I think long-time readers might be initially frustrated with this issue having to re-tread old storylines. But if they stick with it, I think they will be intrigued with the idea of Invincible changing the future.
The art here is pretty spiffy, as always for this comic. It’s colourful and dynamic, though all of the characters are really tall and elongated. Don’t get me wrong, everything is in proportion. I’m just not sure if I like the art style or not.
Written by Various, Art by Various
It’s refreshing to read a comic magazine again, especially one that’s Australian-produced. From the gorgeous cover to the stories within, I think you’ll find something that appeals, which is the real treat of a comic magazine, it’s kind of like a present. Each page could yield a great surprise which will push you further into the magazine.

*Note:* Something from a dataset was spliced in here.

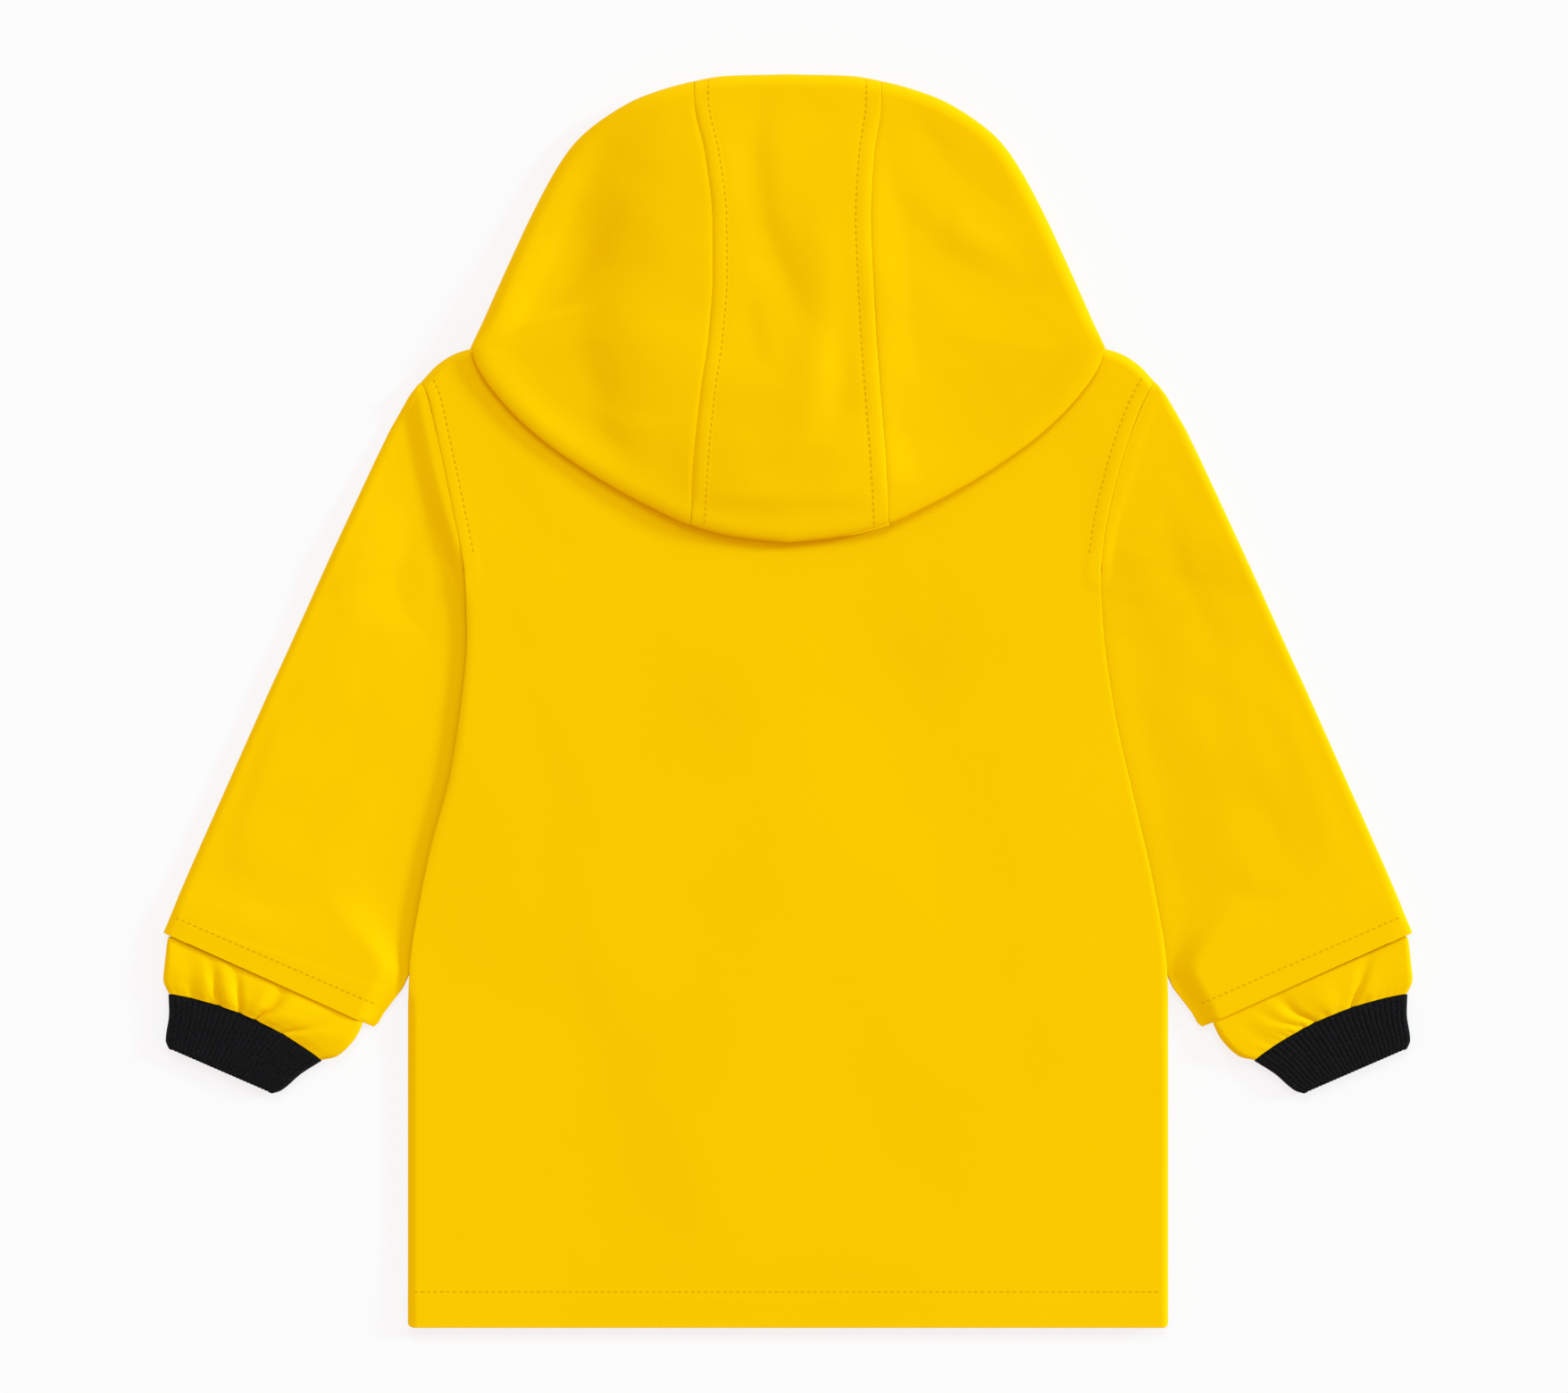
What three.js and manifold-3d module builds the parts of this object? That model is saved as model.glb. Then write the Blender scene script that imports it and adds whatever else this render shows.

There were a few stories here that appealed to me for a couple of reasons. Two had sci-fi themes, which is always a draw for me. “Eat to Live” had an interesting concept, following on the theme of “A Man’s Gotta Eat” and how far a person will go to survive. “Mars” is a Kubrick-style tale, which has a surprise twist on the origin of humanity, worthy of an episode of The Twilight Zone.
“Touched” and “One of the Reasons I Changed My Name in Primary School” come from places of the heart and resonated with me on a deeper level.
So this is a really a mixed bag of goodness, and so is the artwork, which is vastly different from one story to the next, but fits with the narrative of the story it belongs to.
My favourite art belonged to “Eat to Live”. It reminded me of RTA (Road Traffic Authority) posters from the 90’s, mixed with a classic sci-fi look that you don’t see much anymore.
I think for the price of this magazine, it’s worth buying for the cover alone. Consider the rest a sexy bonus.